Technically speaking, the gameplay is very fluid, and clips along at a very pleasing framerate on the 360, although that's partly down to the underwhelming graphics. BioWare have created much prettier games than this - Mass Effect - being one of them, and this game suffers slightly from some drabness in places and poor facial expressions up close. It's not an ugly affair at all and some of the ruined temples and catacombs of the game have some beautiful details, but neither is it likely to win any awards. The sound, however, is a different matter altogether, rising and falling beautifully and adding enormous, if subtle, depth to the entire atmosphere of the game.

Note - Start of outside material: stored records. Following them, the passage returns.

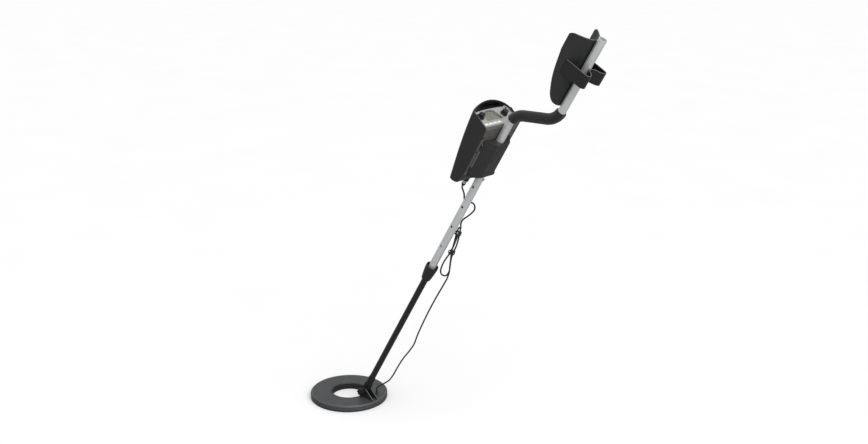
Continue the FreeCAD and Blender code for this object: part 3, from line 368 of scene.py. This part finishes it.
def smooth_line(points, step):
    """Points every `step` metres along a Catmull-Rom curve through the given points."""
    out = []
    for i in range(len(points) - 1):
        p0, p1, p2 = points[max(i - 1, 0)], points[i], points[i + 1]
        p3 = points[min(i + 2, len(points) - 1)]
        count = max(2, int((p2 - p1).length / step))
        for j in range(count):
            t = j / count
            out.append(0.5 * ((2 * p1) + (p2 - p0) * t + (2 * p0 - 5 * p1 + 4 * p2 - p3) * t ** 2
                              + (3 * p1 - p0 - 3 * p2 + p3) * t ** 3))
    out.append(points[-1])
    return out


# ---- foam grip ----
BEND_R = 50.0
BEND_1, BEND_2 = (945.4, 0.0), (1006.0, -99.5)
FOAM_R = 0.01325


def grip_line():
    """Centre line of the padded double bend, from bend angle 17 to bend angle 5.7 degrees."""
    turn = math.atan2(BEND_1[1] - BEND_2[1], BEND_2[0] - BEND_1[0])
    reach = BEND_R * math.tan(turn / 2)
    c1 = (BEND_1[0] - reach, -BEND_R)
    c2 = (BEND_2[0] + reach, BEND_2[1] + BEND_R)
    line = []
    first, last = math.radians(17.0), math.radians(5.7)
    for j in range(40):
        a = first + (turn - first) * j / 39
        line.append(shaft(c1[0] + BEND_R * math.sin(a), 0, c1[1] + BEND_R * math.cos(a)))
    for j in range(1, 12):
        t = j / 12
        a = (c1[0] + BEND_R * math.sin(turn), c1[1] + BEND_R * math.cos(turn))
        b = (c2[0] - BEND_R * math.sin(turn), c2[1] - BEND_R * math.cos(turn))
        line.append(shaft(a[0] + (b[0] - a[0]) * t, 0, a[1] + (b[1] - a[1]) * t))
    for j in range(40):
        a = turn + (last - turn) * j / 39
        line.append(shaft(c2[0] - BEND_R * math.sin(a), 0, c2[1] - BEND_R * math.cos(a)))
    return line


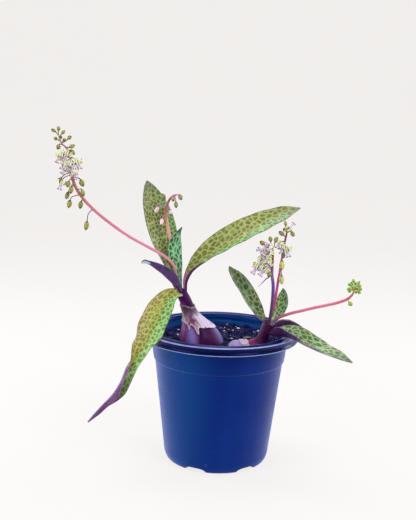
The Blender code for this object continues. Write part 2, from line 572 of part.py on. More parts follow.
def make_stalk(name, route, flowers, mat, count):
    stalk = add_object(name, *loft(tube_rings(route, 8, count, start_angle=0.2)), mat)
    fine = smooth_rows(route, 201)
    verts, faces = [], []
    for t, dx, dy, dz, radius, length in flowers:
        start = fine[int(round(t * 200)), :3]
        v, f = loft(bud_rings(start, start + np.array((dx, dy, dz)), radius, length))
        faces += [tuple(i + len(verts) for i in q) for q in f]
        verts += v
    flower_mesh = add_object(name + "_flowers", verts, faces)
    mod = boolean(stalk, flower_mesh, 'UNION')
    mod.use_self = True
    return stalk


# ---- build ----------------------------------------------------------------
make_pot()
make_soil()
make_bulb_1("bulb_1", finish("bulb_1_skin", (0.16, 0.035, 0.13), 0.38))
make_tunic_1(finish("bulb_1_tunic", (0.42, 0.33, 0.36), 0.7))
make_bulb_2("bulb_2", finish("bulb_2_skin", (0.24, 0.06, 0.18), 0.4))
make_tunic_2(finish("bulb_2_tunic", (0.55, 0.42, 0.50), 0.7))

LEAF_FINISH = {
    "leaf_drooping": (0.20, 0.26, 0.04), "leaf_upright": (0.16, 0.24, 0.05),
    "leaf_folded": (0.14, 0.34, 0.16), "leaf_curled": (0.07, 0.02, 0.12),
    "leaf_broad": (0.17, 0.26, 0.05), "leaf_left": (0.14, 0.20, 0.07),
    "leaf_inner": (0.12, 0.25, 0.09), "leaf_arching": (0.15, 0.22, 0.06),
    "leaf_short": (0.09, 0.03, 0.12), "leaf_young": (0.30, 0.40, 0.10),
}
LEAF_STATIONS = {"leaf_drooping": 24, "leaf_broad": 20, "leaf_upright": 15, "leaf_arching": 17}
for leaf_name, leaf_rows in LEAVES.items():
    make_leaf(leaf_name, leaf_rows, finish(leaf_name, LEAF_FINISH[leaf_name], 0.45),
              LEAF_STATIONS.get(leaf_name, 13))

STALK_FINISH = {
    "flower_stalk_1": (0.50, 0.16, 0.20), "flower_stalk_2": (0.55, 0.20, 0.26),
    "flower_stalk_3": (0.15, 0.03, 0.17), "flower_stalk_4": (0.48, 0.12, 0.25),
    "flower_stalk_5": (0.45, 0.13, 0.20),
}
STALK_STATIONS = {"flower_stalk_1": 34, "flower_stalk_5": 22}
for stalk_name, spec in STALKS.items():
    extra = cluster_flowers() if stalk_name == "flower_stalk_5" else []
    make_stalk(stalk_name, spec["route"], spec["flowers"] + extra,
               finish(stalk_name, STALK_FINISH[stalk_name], 0.5), STALK_STATIONS.get(stalk_name, 18))
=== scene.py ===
import math

import bmesh
import bpy
import numpy as np
from mathutils import Matrix, Vector, noise


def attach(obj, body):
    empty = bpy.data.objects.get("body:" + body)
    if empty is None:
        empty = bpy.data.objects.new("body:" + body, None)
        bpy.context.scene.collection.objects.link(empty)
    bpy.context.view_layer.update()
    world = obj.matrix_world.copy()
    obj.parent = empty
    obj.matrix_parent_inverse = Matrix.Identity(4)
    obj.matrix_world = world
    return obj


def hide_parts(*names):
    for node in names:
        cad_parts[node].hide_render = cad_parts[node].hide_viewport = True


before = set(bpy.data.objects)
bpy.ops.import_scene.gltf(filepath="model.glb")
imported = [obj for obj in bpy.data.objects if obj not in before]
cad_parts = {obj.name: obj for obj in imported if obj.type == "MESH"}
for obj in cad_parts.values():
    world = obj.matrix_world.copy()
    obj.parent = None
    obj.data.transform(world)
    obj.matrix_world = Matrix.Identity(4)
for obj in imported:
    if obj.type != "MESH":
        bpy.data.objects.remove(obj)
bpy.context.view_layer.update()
MM = 0.001


# ===========================================================================
# small helpers
# ===========================================================================
def rgb(r, g, b):
    """Screen colour 0-255 to linear."""
    out = []
    for c in (r, g, b):
        c /= 255.0
        out.append(c / 12.92 if c <= 0.04045 else ((c + 0.055) / 1.055) ** 2.4)
    return (*out, 1.0)


class Shape:
    """Collects points (mm), faces and point attributes of one piece."""

    def __init__(self, *names):
        self.v, self.f, self.m = [], [], []
        self.names = names
        self.a = {n: [] for n in names}
        self.n = 0

    def add(self, verts, faces, mat=0, **values):
        verts = np.asarray(verts, float).reshape(-1, 3)
        k = len(verts)
        self.v.append(verts)
        self.f += [tuple(i + self.n for i in q) for q in faces]
        self.m += [mat] * len(faces)
        for name in self.names:
            val = values.get(name, 0.0)
            self.a[name].append(np.full(k, val, float) if np.isscalar(val) else np.asarray(val, float).ravel())
        self.n += k

    def build(self, name, mats, smooth=True, flat_angle=None):
        mesh = bpy.data.meshes.new(name)
        v = np.concatenate(self.v) * MM
        mesh.from_pydata([tuple(p) for p in v], [], self.f)
        mesh.update()
        for m in mats:
            mesh.materials.append(m)
        mesh.polygons.foreach_set("material_index", self.m)
        for key in self.names:
            at = mesh.attributes.new(key, 'FLOAT', 'POINT')
            at.data.foreach_set("value", np.concatenate(self.a[key]).astype(np.float32))
        if smooth:
            mesh.shade_smooth()
            if flat_angle:
                mesh.set_sharp_from_angle(angle=math.radians(flat_angle))
        obj = bpy.data.objects.new(name, mesh)
        bpy.context.scene.collection.objects.link(obj)
        return obj


def hermite(rows, count, lead=0.0):
    p = np.array(rows, float)
    if lead:
        first = p[0].copy()
        d = p[1, :3] - p[0, :3]
        first[:3] -= d / np.linalg.norm(d) * lead
        p = np.vstack([first, p])
    d = np.concatenate([[0.0], np.cumsum(np.linalg.norm(np.diff(p[:, :3], axis=0), axis=1))])
    m = np.gradient(p, d, axis=0)
    t = np.linspace(0.0, d[-1], count)
    k = np.clip(np.searchsorted(d, t, side='right') - 1, 0, len(d) - 2)
    h = (d[k + 1] - d[k])[:, None]
    u = (t - d[k])[:, None] / h
    out = ((2 * u**3 - 3 * u**2 + 1) * p[k] + (u**3 - 2 * u**2 + u) * h * m[k]
           + (-2 * u**3 + 3 * u**2) * p[k + 1] + (u**3 - u**2) * h * m[k + 1])
    return out, t - lead, d[-1] - lead


def tangents(points):
    t = np.gradient(points, axis=0)
    return t / np.linalg.norm(t, axis=1)[:, None]


def unit(v):
    v = np.asarray(v, float)
    return v / np.linalg.norm(v)


def frames(points, first=None):
    """Two directions square to the route at each point, without twist."""
    t = tangents(points)
    u = np.cross(t[0], (0.0, 1.0, 0.0)) if first is None else np.asarray(first, float)
    if np.linalg.norm(u) < 1e-3:
        u = np.cross(t[0], (1.0, 0.0, 0.0))
    us, vs = [], []
    for i in range(len(points)):
        u = unit(u - t[i] * (u @ t[i]))
        us.append(u)
        vs.append(np.cross(t[i], u))
    return t, np.array(us), np.array(vs)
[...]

If there is a criticism to be made of Dragon Age: Origins it lies in the feeling of familiarity that saturates the game. BioWare are not exactly treading new ground with this one and genre boundaries remain firmly unpushed. The story is a fairly ordinary affair when all's said and done, but it's fleshed out by exceptionally drawn characters, brilliant voice acting (Peter Molyneux take note), equipment customisation that can be as shallow or deep as you like and a morality system that is extraordinarily realistic. More focused than The Elder Scrolls series, and BioWare have not shaken the foundations of the genre to be sure, but they've created one hell of an example to follow, and a game that you'll want to come back to again and again.
- Excellent characters
- Mature RPG
- Fresh takes on tired tropes
- Not as good on consoles
- Pretty ordinary story
- Graphics could be better
The Short Version: If Lord of the Rings had a bucket of gore tipped over it, it'd probably look like this. Exciting, engaging and thoroughly entertaining, BioWare have done it again. Probably the best RPG since Mass Effect, which isn't surprising really.